On the Friday night after Christmas, Half Gallery director Erin Goldberger could be found at an artists’ studio in Greenpoint, where a few friends—photographers, musicians, writers—gathered in the kitchen over wine and an assortment of Moe’s Doughs donuts. A Francoise Hardy song was playing off a cell phone connected to a record player with an amplifier, and Erin’s laugh floated above the music. She was re-telling family stories she had just learned over the holidays about her Sicilian great-grandparents, who immigrated to New York at the turn of the last century (her paternal grandparents arrived in New Jersey from Poland after the Second World War).

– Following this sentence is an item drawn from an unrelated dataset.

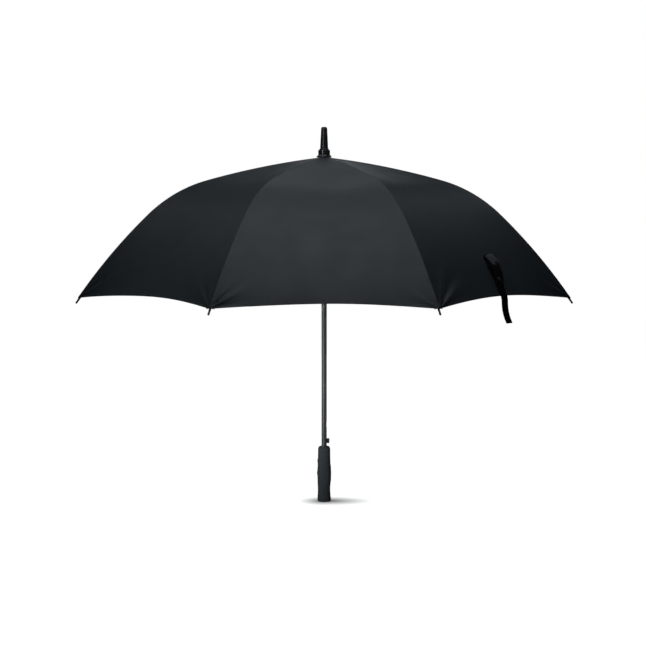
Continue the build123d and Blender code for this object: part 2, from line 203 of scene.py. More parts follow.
def bridge(first, second, sides, flip=False):
    """Faces between two rings of points, from the index of each ring's first point."""
    faces = []
    for j in range(sides):
        k = (j + 1) % sides
        quad = [first + j, first + k, second + k, second + j]
        faces.append(quad[::-1] if flip else quad)
    return faces


def ring(radius, height, sides):
    """Points round Z at that radius and height, both in millimetres."""
    return [polar(tau * j / sides, radius * MM, height * MM) for j in range(sides)]


def lathe(profile, place, sides):
    """Verts and faces of a closed (radius, height) profile in millimetres, turned about the place's Z."""
    verts = [place @ point for radius, height in profile for point in ring(radius, height, sides)]
    return verts, capped_faces(len(profile), sides)


def tube(points, radius, sides):
    """Verts and faces of a round bar along the points."""
    count = len(points)
    verts = []
    normal = None
    for i, point in enumerate(points):
        ahead = (points[min(i + 1, count - 1)] - points[max(i - 1, 0)]).normalized()
        if normal is None:
            normal = ahead.orthogonal().normalized()
        normal = (normal - ahead * normal.dot(ahead)).normalized()
        side = ahead.cross(normal)
        for j in range(sides):
            angle = tau * j / sides
            verts.append(point + (normal * cos(angle) + side * sin(angle)) * radius)
    return verts, capped_faces(count, sides)


def slab(outline, thick, place):
    """Verts and faces of a flat plate: an outline in X and Z, thick along Y, put in place."""
    count = len(outline)
    verts = [place @ Vector((x, side * thick / 2, z)) for side in (-1, 1) for x, z in outline]
    faces = [list(range(count)), list(range(count, 2 * count))[::-1]]
    for i in range(count):
        j = (i + 1) % count
        faces.append([j, i, count + i, count + j])
    return verts, faces


def join(*parts):
    """Several lots of verts and faces as one."""
    verts, faces = [], []
    for more_verts, more_faces in parts:
        first = len(verts)
        verts += more_verts
        faces += [[first + i for i in face] for face in more_faces]
    return verts, faces


def circle(cx, cz, radius, start, end, steps):
    """Points along an arc from one angle to another."""
    angles = [start + (end - start) * i / steps for i in range(steps + 1)]
    return [(cx + radius * cos(a), cz + radius * sin(a)) for a in angles]


# ---------------------------------------------------------------- materials
def shader(name, colour, roughness, specular=0.5):
    material = bpy.data.materials.new(name)
    material.use_nodes = True
    tree = material.node_tree
    surface = tree.nodes["Principled BSDF"]
    surface.inputs["Base Color"].default_value = (*colour, 1)
    surface.inputs["Roughness"].default_value = roughness
    surface.inputs["Specular IOR Level"].default_value = specular
    return material, tree, surface


def node(tree, kind, **values):
    made = tree.nodes.new(kind)
    for key, value in values.items():
        setattr(made, key, value)
    return made


def maths(tree, operation, first, second=None):
    """The output of a Math node; first and second are numbers or sockets."""
    made = node(tree, "ShaderNodeMath", operation=operation)
    for index, value in enumerate((first, second)):
        if isinstance(value, (int, float)):
            made.inputs[index].default_value = value
        elif value is not None:
            tree.links.new(value, made.inputs[index])
    return made.outputs[0]


def noise(tree, vector, scale, detail, roughness=0.5):
    made = node(tree, "ShaderNodeTexNoise")
    made.inputs["Scale"].default_value = scale
    made.inputs["Detail"].default_value = detail
    made.inputs["Roughness"].default_value = roughness
    tree.links.new(vector, made.inputs["Vector"])
    return made.outputs["Fac"]


def ramp(tree, factor, low, high, first, second):
    """A value from first to second as the factor goes from low to high."""
    made = node(tree, "ShaderNodeMapRange")
    for key, value in zip(("From Min", "From Max", "To Min", "To Max"), (low, high, first, second)):
        made.inputs[key].default_value = value
    tree.links.new(factor, made.inputs["Value"])
    return made.outputs["Result"]


def tint(tree, surface, factor, colour, dark, light):
    """Base colour between two close tones, given as shares of the colour."""
    made = node(tree, "ShaderNodeMix", data_type="RGBA")
    made.inputs["A"].default_value = (*(dark * c for c in colour), 1)
    made.inputs["B"].default_value = (*(light * c for c in colour), 1)
    tree.links.new(factor, made.inputs["Factor"])
    tree.links.new(made.outputs["Result"], surface.inputs["Base Color"])


def roughen(tree, surface, factor, low, high):
    """Roughness from low to high over the noise's middle range."""
    tree.links.new(ramp(tree, factor, 0.3, 0.7, low, high), surface.inputs["Roughness"])


def bump(tree, surface, height, distance, strength):
    made = node(tree, "ShaderNodeBump")
    made.inputs["Strength"].default_value = strength
    made.inputs["Distance"].default_value = distance
    tree.links.new(height, made.inputs["Height"])
    tree.links.new(made.outputs["Normal"], surface.inputs["Normal"])


def sheen(surface, weight, roughness):
    surface.inputs["Sheen Weight"].default_value = weight
    surface.inputs["Sheen Roughness"].default_value = roughness


def coordinates(tree):
    return node(tree, "ShaderNodeTexCoord").outputs["Object"]


# Where the hem's stitches run, from the hem, and their spacing
STITCH_LINE = 7.2 * MM
STITCH_PITCH = 3.2 * MM


def cloth_material(name, colour, thread=0.45 * MM, stitched=False, shine=0.42):
    """Plain-woven polyester: fine crossing threads, soft slubs, a slight sheen, and hem stitches."""
    material, tree, surface = shader(name, colour, 0.52, shine)
    sheen(surface, 0.28 * shine, 0.45)
    uv = node(tree, "ShaderNodeUVMap", uv_map="UVMap").outputs["UV"]
    split = node(tree, "ShaderNodeSeparateXYZ")
    tree.links.new(uv, split.inputs[0])
    across, along = split.outputs[0], split.outputs[1]
    warp = maths(tree, "SINE", maths(tree, "MULTIPLY", across, tau / thread))
    weft = maths(tree, "SINE", maths(tree, "MULTIPLY", along, tau / thread))
    weave = maths(tree, "MULTIPLY", maths(tree, "MULTIPLY", warp, weft), 0.25)
    slubs = noise(tree, coordinates(tree), 900, 3)
    waves = noise(tree, coordinates(tree), 16, 3)
    height = maths(tree, "ADD", weave, maths(tree, "MULTIPLY", slubs, 0.35))
    if stitched:
        off = maths(tree, "ABSOLUTE", maths(tree, "SUBTRACT", along, STITCH_LINE))
        line = ramp(tree, off, 0.25 * MM, 0.7 * MM, 1.0, 0.0)
        dash = maths(tree, "SINE", maths(tree, "MULTIPLY", across, tau / STITCH_PITCH))
        stitch = maths(tree, "MULTIPLY", line, ramp(tree, dash, -0.5, 0.2, 0.0, 1.0))
        height = maths(tree, "SUBTRACT", height, maths(tree, "MULTIPLY", line, 1.2))
        height = maths(tree, "ADD", height, maths(tree, "MULTIPLY", stitch, 2.4))
    patchy = maths(tree, "MULTIPLY", waves, 0.7)
    tone = maths(tree, "ADD", patchy, maths(tree, "MULTIPLY", slubs, 0.3))
    tint(tree, surface, tone, colour, 0.86, 1.14)
    roughen(tree, surface, waves, 0.44, 0.5)
    bump(tree, surface, height, 0.12 * MM, 0.6)
    return material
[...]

The stories were funny, although this isn’t the first time that I had seen Erin captivate a small audience. She can recall names, memories, and obscure details at the drop of a hat, and delivers her sentences like an expert pool player: delicately on one shot, sharply on the other, and packed with dry wit on the next. A few minutes later, we went outside to sit on the front stoop and I turned on my recorder…

Erin Goldberger, her Minerva co-hosts, & artist Marilyn Minter ©EGG

GP: Where do you live right now?

EG: I live in south Williamsburg, right below the bridge. Very close to Peter Lugar’s Steakhouse.

GP: Why did you move to Williamsburg?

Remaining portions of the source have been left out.